Monetary gifts over $15,000 (as of 2019) to children are taxable. However, this amount can be increased if the gift-giving is done strategically. Let's say Mom and Dad want to gift as much as they can to their son and daughter-in-law. They can give up to $60,000 before the gift tax kicks in. How? Dad can give a $15,000 gift to each half of the younger couple and Mom can do the same (4 x $15,000 = $60,000).

2. Bartered Items

It would seem bartering would not be taxable since money is never exchanged, but that is not always the case. It depends on the value of the items being bartered and whether or not the items bartered would normally earn the giver any income. For example, if you and your neighbor take turns watching each other's dogs while the other person is on vacation, you don't have to claim it on your taxes because you both received something of equal value and neither of you is in the animal boarding business. However, if you do an hour’s worth of your neighbor's yard work in exchange for him helping you set up your website, which is what he does for a living, the IRS says you have to report the market value of the service on your tax return. (For related reading, see: The Tax Implications of Bartering.)

3. Alimony

Alimony has to be reported on your tax return as income. This trips up some people who assume it is treated like child support, which is not taxed.

4. Forgiven Loans

In most cases, the money you end up not paying because a loan is forgiven has to be reported as income, whether it is forgiven by a private company, such as a bank, or the federal government. This is something many people who decide to take advantage of debt settlement are not aware of. There are some exceptions, though, such as a loan being forgiven by a loved one — that counts as a gift. Also, forgiven debt may not be taxed if it is part of a bankruptcy, insolvency or primary mortgage debt. (For related reading, see: No Debt Forgiveness for the Tax Man.)

5. Illegal Activity

If you earn income from illegal activity, technically you have to report it. That includes scalping tickets, selling drugs or extorting money. This probably has the distinction of being the least-followed tax rule in the book.

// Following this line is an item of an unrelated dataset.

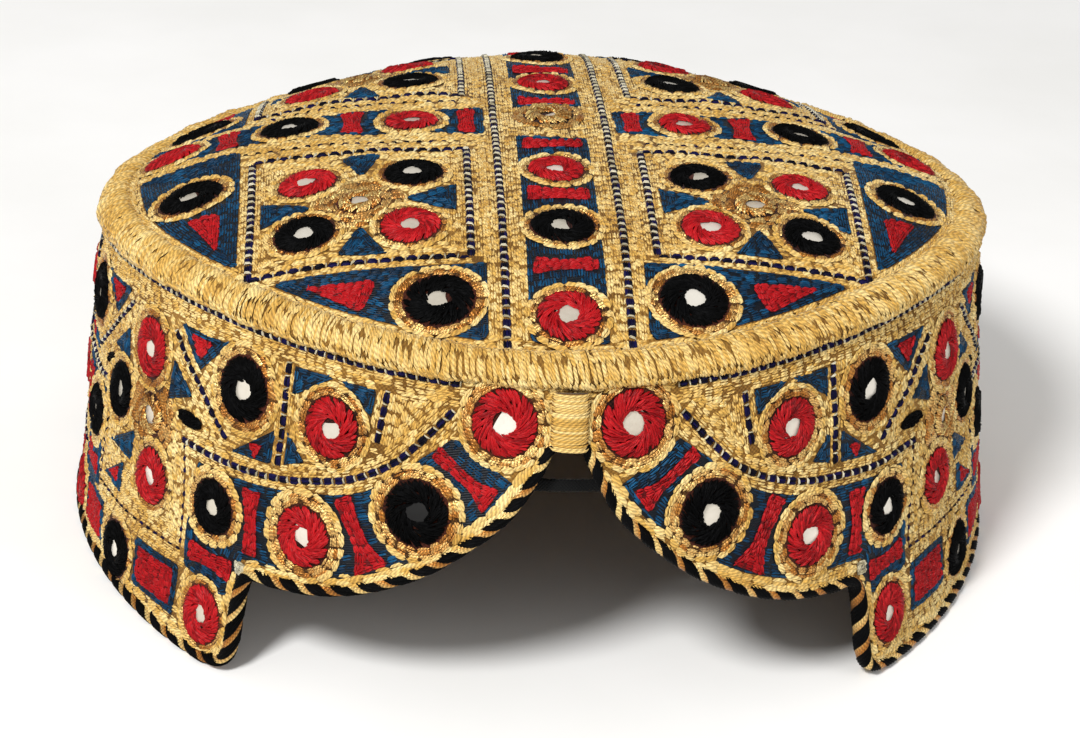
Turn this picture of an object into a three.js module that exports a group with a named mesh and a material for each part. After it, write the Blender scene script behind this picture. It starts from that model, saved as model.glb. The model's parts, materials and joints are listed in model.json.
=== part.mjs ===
// Balochi cap: a stiff embroidered cloth cap with a low domed crown, a padded rim roll
// and a side band whose front edge is cut into two lobes with an arch between them.
// Millimetres, +Z up, the arch faces -Y, and the band's lower edge stands on Z = 0.

import * as THREE from "three";

// Plan outline of the band at the ladder line under the rim roll
// Each row adds cos_mm * cos(order * angle) + sin_mm * sin(order * angle) to the mean radius.
const MEAN_RADIUS = 85.85;
const OUTLINE = [
  { order: 1, cos_mm: -0.08, sin_mm: -0.18 },
  { order: 2, cos_mm: -1.82, sin_mm: -0.41 },
  { order: 3, cos_mm: 1.32, sin_mm: -0.04 },
  { order: 4, cos_mm: 0.2, sin_mm: 0 },
];

// Height of the ladder line: the crown leans a little to the back
const LADDER_HEIGHT = 62.2;
const HEIGHT_WAVE = [
  { order: 1, cos_mm: 5.09, sin_mm: 1.64 },
  { order: 2, cos_mm: 0.41, sin_mm: -0.24 },
  { order: 3, cos_mm: -1.9, sin_mm: 0 },
  { order: 4, cos_mm: -0.11, sin_mm: 0 },
];

// The band widens towards its lower edge by this many millimetres per millimetre down
const FLARE = 0.167;
const FLARE_WAVE = [
  { order: 1, cos_mm: -0.013, sin_mm: 0 },
  { order: 2, cos_mm: 0.057, sin_mm: 0 },
];

// Cloth
const BAND_THICKNESS = 2.5;
const CROWN_THICKNESS = 2.0;
const GAP = 0.3;

// Crown
const CROWN_INSET = 4.28;
const CROWN_LIFT = 5.42;
const DOME_RISE = 14.8;
const DOME_POWER = 3.02;
const DOME_SHIFT = -0.52;
const CROWN_COLUMNS = 72;
const CROWN_RINGS = 8;
const CROWN_REACH = -6.2;

// Turned-down edge of the crown under the roll, measured from the ladder line
const CROWN_HEM = [
  { out_mm: -6.15, up_mm: 1.6 },
  { out_mm: -2.85, up_mm: 0 },
];

// Rim roll: an ellipse leaning inwards
const ROLL_HALF_WIDTH = 3.6;
const ROLL_HALF_THICKNESS = 2.3;
const ROLL_LEAN = THREE.MathUtils.degToRad(28);
const ROLL_OUT = -2.5;
const ROLL_UP = 3.4;
const ROLL_COLUMNS = 96;
const ROLL_SIDES = 12;

// Band
const BAND_TOP_RISE = 0.45;
const BAND_ROWS = 2;

// Wrapped edging along the lower edge
const CORD_HEIGHT = 3.0;
const CORD_WIDTH = 3.2;
const CORD_SIDES = 8;

// Finished lower edge from the middle of the front to the ear: arch, lobe, step, ear tip
const FRONT_EDGE = [
  { angle_deg: 0, height_mm: 56.6 },
  { angle_deg: 1.3, height_mm: 55.6 },
  { angle_deg: 2.3, height_mm: 52.3 },
  { angle_deg: 3.5, height_mm: 48.7 },
  { angle_deg: 5.6, height_mm: 43.5 },
  { angle_deg: 7.8, height_mm: 39.8 },
  { angle_deg: 11.0, height_mm: 35.5 },
  { angle_deg: 14.4, height_mm: 31.4 },
  { angle_deg: 17.9, height_mm: 28.2 },
  { angle_deg: 22.6, height_mm: 24.8 },
  { angle_deg: 27.8, height_mm: 22.3 },
  { angle_deg: 33.4, height_mm: 20.9 },
  { angle_deg: 36.6, height_mm: 20.3 },
  { angle_deg: 37.6, height_mm: 17.6 },
  { angle_deg: 38.0, height_mm: 11.0 },
  { angle_deg: 38.3, height_mm: 5.0 },
  { angle_deg: 39.6, height_mm: 1.4 },
  { angle_deg: 43.0, height_mm: 0 },
];
const EDGE_STEP = 2.2;
const BASE_STEP_DEG = 2.5;
const FAN_END_DEG = 60;

// Front tab over the bridge of cloth above the arch
const TAB = { half_width: 3.2, low: 56.5, high: 65.9, stand_off: 0.65, thickness: 1.5 };
const TAB_EDGE = 0.45;

// Tie across the arch, sewn behind the two lobes
const TIE = { half_width: 11, low: 46.9, high: 49.0, stand_off: -3.2, thickness: 1.0 };

const FULL_TURN = Math.PI * 2;
const DEG = Math.PI / 180;

function wave(rows, angle) {
  return rows.reduce(
    (sum, row) => sum + row.cos_mm * Math.cos(row.order * angle) + row.sin_mm * Math.sin(row.order * angle),
    0,
  );
}

function outlineRadius(angle) {
  return MEAN_RADIUS + wave(OUTLINE, angle);
}

function ladderHeight(angle) {
  return LADDER_HEIGHT + wave(HEIGHT_WAVE, angle);
}

// A point from its angle about the cap, measured from the front, its radius and its height.
function polar(angle, radius, height) {
  return new THREE.Vector3(radius * Math.sin(angle), -radius * Math.cos(angle), height);
}

// A point on the band's outer face, or standing off from it.
function onBand(angle, height, standOff = 0) {
  const flare = FLARE + wave(FLARE_WAVE, angle);
  const radius = outlineRadius(angle) + flare * (ladderHeight(angle) - height) + standOff;
  return polar(angle, radius, height);
}

// A closed solid from a grid of rings: points[i][j], closed round both i and j.
function ringSolid(points) {
  const rows = points.length;
  const sides = points[0].length;
  const position = new Float32Array(points.flat().flatMap((p) => [p.x, p.y, p.z]));
  const index = [];
  for (let i = 0; i < rows; i++) {
    for (let j = 0; j < sides; j++) {
      const a = i * sides + j;
      const b = i * sides + ((j + 1) % sides);
      const c = ((i + 1) % rows) * sides + j;
      const d = ((i + 1) % rows) * sides + ((j + 1) % sides);
      index.push(a, c, b, b, c, d);
    }
  }
  return indexed(position, index);
}

function indexed(position, index) {
  const geometry = new THREE.BufferGeometry();
  geometry.setAttribute("position", new THREE.BufferAttribute(position, 3));
  geometry.setIndex(index);
  geometry.computeVertexNormals();
  return geometry;
}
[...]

6. Scholarships and Work Study

If you receive a scholarship that pays for anything other than tuition, fees and books, you have to pay taxes on it. Work-study income will also be taxed, although not always at the state level.

7. Unemployment Income 

How much tax you will have to pay on unemployment income depends on which state you live in. The federal government counts unemployment income as taxable income, but not all states do the same. To minimize the pain at tax time, you can have taxes deducted every time you receive an unemployment payment instead of having to pay it all at once.

8. Airbnb 

If you earn money from renting out your room or house for more than 15 days, you have to pay taxes on that income. As the personal rental industry continues to grow and gain recognition, expect this rule to be more strictly enforced. (For related reading, see: 10 Tips for Running a Successful Airbnb Property.)

9. Presents from Your Boss

If your employer gives you a $500 bonus, it’s automatically taxed. But what about other gifts? An engraved nametag doesn’t count, but suite tickets to a baseball game are another story.

10. Selling Gametes

If you offer your eggs to an infertile couple, you have to pay taxes on the amount you received for them. Men aren’t off the hook, either – they have to report income they receive from donating their sperm.

The Bottom Line

Chances are, you haven't experienced most of these situations. But you’ve probably run into at least one, and you never know which tax gaffe is going to lead to a full-blown audit. “I didn’t know” is hardly ever a justifiable excuse, and it's especially true during tax season. Don’t gamble with your financial future just to save a few bucks. Follow the rules and avoid getting on the bad side of the IRS.